Michael Koresky: Yes. What's interesting is that Advise and Consent and The Children’s Hour were two of the films that were cited to make the amendment of the Code. Like the same producer sent a letter, Arthur Crimm, he sent a letter saying, "These two films are going to be made by my studio, and we need to change the Code so we can make these films. Children's Hour and Advise and Consent-- This third movie was called The Best Man, which is adapted from a Gore Vidal play. Those three films were the films that started the real change.
Alison Stewart: Got a text here that says, "Gus Van Sant's My Own Private Idaho, such a beautiful representation of the fluidity of male queer identity and sexuality, allows a space for those who identify as masculine to find an image of frailty and softness." That is so beautiful.
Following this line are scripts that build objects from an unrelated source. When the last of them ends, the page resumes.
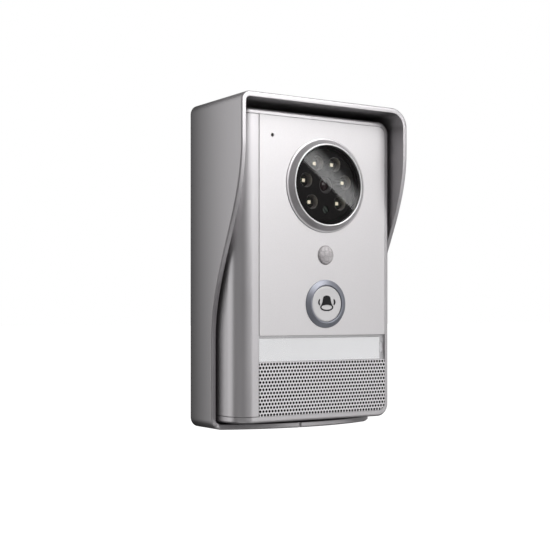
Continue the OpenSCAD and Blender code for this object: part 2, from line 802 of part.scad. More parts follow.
module lens_holder() color(BLACK) {
    half = holder_size / 2;
    difference() {
        block(axis_x - half, axis_x + half, camera_z - half, camera_z + half, camera_front_d, holder_top_d);
        disc(axis_x, camera_z, barrel_r + screw_gap, camera_front_d - 1, holder_top_d + 1);
    }
}

module image_sensor() color([0.1, 0.12, 0.2]) {
    block(axis_x - 3.5, axis_x + 3.5, camera_z - 3, camera_z + 3, camera_front_d, camera_front_d + 1.2);
}

module camera_board() color(BOARD_GREEN) {
    half_w = camera_post_x + post_r + 0.5;
    difference() {
        block(axis_x - half_w, axis_x + half_w, camera_z - camera_board_h / 2, camera_z + camera_board_h / 2,
            camera_board_d, camera_front_d);
        for (side = [-1, 1])
            disc(axis_x + side * camera_post_x, camera_z, board_screw_d / 2 + 2 * fit_gap, camera_board_d - 1,
                camera_front_d + 1);
    }
}

module camera_screws() color(STEEL) {
    for (side = [-1, 1])
        screw(axis_x + side * camera_post_x, camera_z, board_screw_d / 2, board_head_r, camera_front_d + 5,
            camera_board_d - board_head_h, board_head_h, false);
}

// ---- The motion sensor ----

module pir_lens() color([0.93, 0.93, 0.93]) {
    edge = asin(pir_r / pir_ball_r);
    inner_r = pir_r - pir_wall;
    inner_ball_r = pir_ball_r - pir_wall;
    inner_edge = asin(inner_r / inner_ball_r);
    ball_d = front_d + pir_rise - pir_ball_r;
    flange_t = 1;
    turned(axis_x, pir_z, concat(
        [[inner_r, web_d - flange_t], [pir_flange_r, web_d - flange_t], [pir_flange_r, web_d], [pir_r, web_d]],
        arc(0, ball_d, pir_ball_r, 90 - edge, 90, 10),
        arc(0, ball_d, inner_ball_r, 90, 90 - inner_edge, 10)));
}

module pir_sensor() color(STEEL) {
    top_d = web_back_d - 1.4;
    disc(axis_x, pir_z, pir_can_r, top_d - pir_can_h, top_d);
    for (a = [45, 165, 285])
        disc(axis_x + 2.5 * cos(a), pir_z + 2.5 * sin(a), 0.3, control_front_d, top_d - pir_can_h + EPS);
}

// ---- The call button ----

module button_ring() color([0.5, 0.51, 0.55]) {
    turned(axis_x, button_z, [
        [ring_d / 2, front_d], [ring_d / 2 - 0.3, front_d + 0.4], [ring_in_r + 0.7, front_d + ring_rise],
        [ring_in_r, front_d + ring_rise], [ring_in_r, ring_skirt_d], [ring_skirt_r, ring_skirt_d],
        [ring_skirt_r, front_d]]);
}

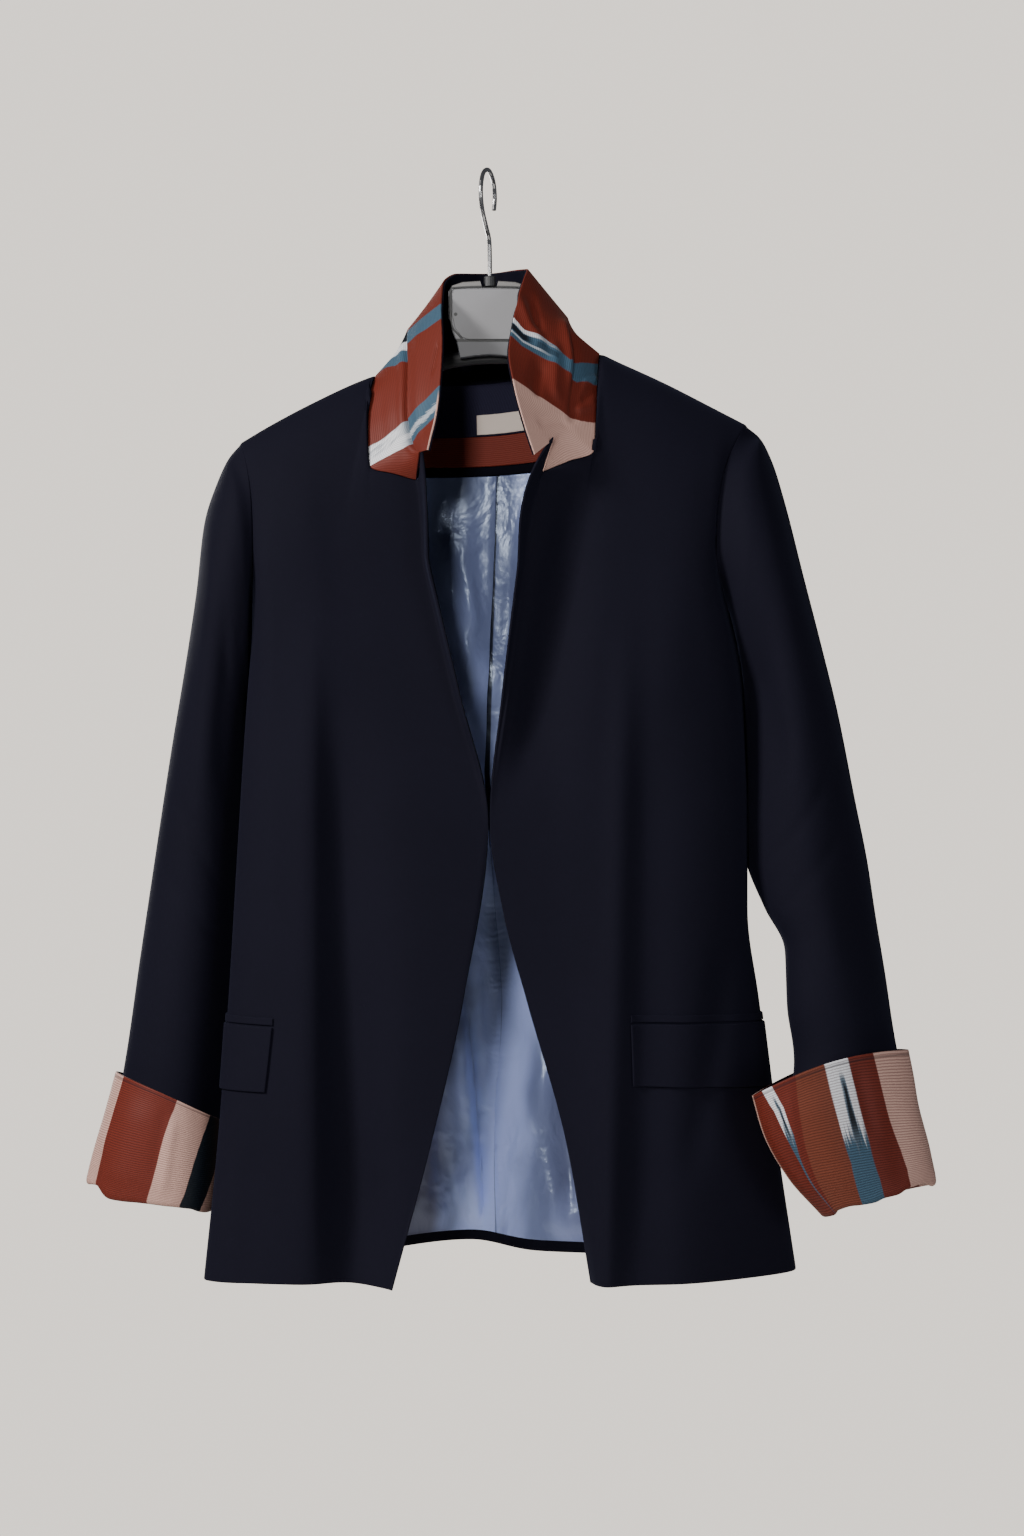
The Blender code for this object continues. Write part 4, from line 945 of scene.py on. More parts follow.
class Finish:
    """A material being built from nodes."""

    def __init__(self, name):
        self.material = bpy.data.materials.new(name)
        self.material.use_nodes = True
        self.tree = self.material.node_tree
        self.tree.nodes.clear()

    def node(self, kind, settings=None, inputs=None, out=0):
        """Any node: its settings first, then the numbers or links of its sockets."""
        node = self.tree.nodes.new("ShaderNode" + kind)
        for name, value in (settings or {}).items():
            if name == "points":
                curve = node.mapping.curves[0]
                while len(curve.points) < len(value):
                    curve.points.new(0.5, 0.5)
                for point, place in zip(curve.points, value):
                    point.location, point.handle_type = place, "VECTOR"
                node.mapping.update()
            else:
                setattr(node, name, value)
        for name, value in (inputs or {}).items():
            socket = node.inputs[name]
            if isinstance(value, Value):
                self.tree.links.new(value.socket, socket)
            elif np.ndim(value) and len(value) == 3 and socket.type == "RGBA":
                socket.default_value = (*value, 1)
            else:
                socket.default_value = value
        return Value(self.tree, node.outputs[out])

    def mix(self, factor, a, b):
        """Colour a where factor is 0 and b where it is 1."""
        return self.node("Mix", {"data_type": "RGBA"}, {0: factor, 6: a, 7: b}, out=2)

    def coats(self, tone, *coats):
        """A colour under coats of (how much, colour), one after another."""
        for factor, coat in coats:
            tone = self.mix(factor, tone, coat)
        return tone

    def between(self, value, low, high, start=0.0, end=1.0):
        """start below low, end above high, and an S between."""
        settings = {"interpolation_type": "SMOOTHSTEP"}
        inputs = {"Value": value, "From Min": low, "From Max": high, "To Min": start, "To Max": end}
        return self.node("MapRange", settings, inputs)

    def falling(self, value, low, high):
        """1 below low, 0 above high, and an S between."""
        return self.between(value, low, high, 1.0, 0.0)

    def within(self, value, a, b, c, d):
        """Rises from 0 to 1 between a and b, and falls back between c and d."""
        return self.between(value, a, b) * self.falling(value, c, d)

    def noise(self, vector, scale, detail=2.0, rough=0.5):
        """Soft noise, 0 to 1; rough is how strong its finer layers are."""
        inputs = {"Vector": vector, "Scale": scale, "Detail": detail, "Roughness": rough}
        return self.node("TexNoise", None, inputs)

    def streaks(self, x, y, detail=2.0, rough=0.5):
        """Noise on a plane, long where the number grows slowly."""
        return self.noise(self.node("CombineXYZ", None, {0: x, 1: y, 2: 0.0}), 1.0, detail, rough)

    def here(self):
        """Object coordinates in metres."""
        return self.node("TexCoord", None, None, out=3)

    def split(self, vector, axes):
        """These axes of a vector, by number."""
        return [self.node("SeparateXYZ", None, {0: vector}, out=axis) for axis in axes]

    def map(self, name):
        """The two numbers of one of the piece's own maps."""
        return self.split(self.node("UVMap", {"uv_map": name}), (0, 1))

    def vector(self, operation, a, b):
        """Two vectors added, or multiplied axis by axis."""
        return self.node("VectorMath", {"operation": operation}, {0: a, 1: b})

    def surface(self, bump, deep, strength, **sockets):
        """Ends the material with one shader, whose normal follows the bump height times deep."""
        inputs = {"Height": bump, "Distance": deep, "Strength": strength}
        sockets["Normal"] = self.node("Bump", None, inputs)
        names = {name.replace("_", " "): value for name, value in sockets.items()}
        shader = self.node("BsdfPrincipled", None, names)
        out = self.tree.nodes.new("ShaderNodeOutputMaterial")
        self.tree.links.new(shader.socket, out.inputs["Surface"])
        return self.material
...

Michael Koresky: I love that film.
Alison Stewart: Tell me why.
Michael Koresky: My Own Private Idaho. If we're talking about an era that stands in stark and beautiful contrast to the coded, censorious era, it's the 1990s with the new queer cinema, when all these amazing expressions from these independent filmmakers in American cinema were coming out. My Own Private Idaho by Gus Van Sant is just one of the cornerstone films. It is such a beautiful, sensitive film about men and love, and connection. It's brave. It was just brave.
Alison Stewart: You should read the book Sick and Dirty: Hollywood’s Gay Golden Age and the Making of Modern Queerness. It is by Michael Koresky. Thank you for coming to the studio.
Michael Koresky: Thank you so much for having me.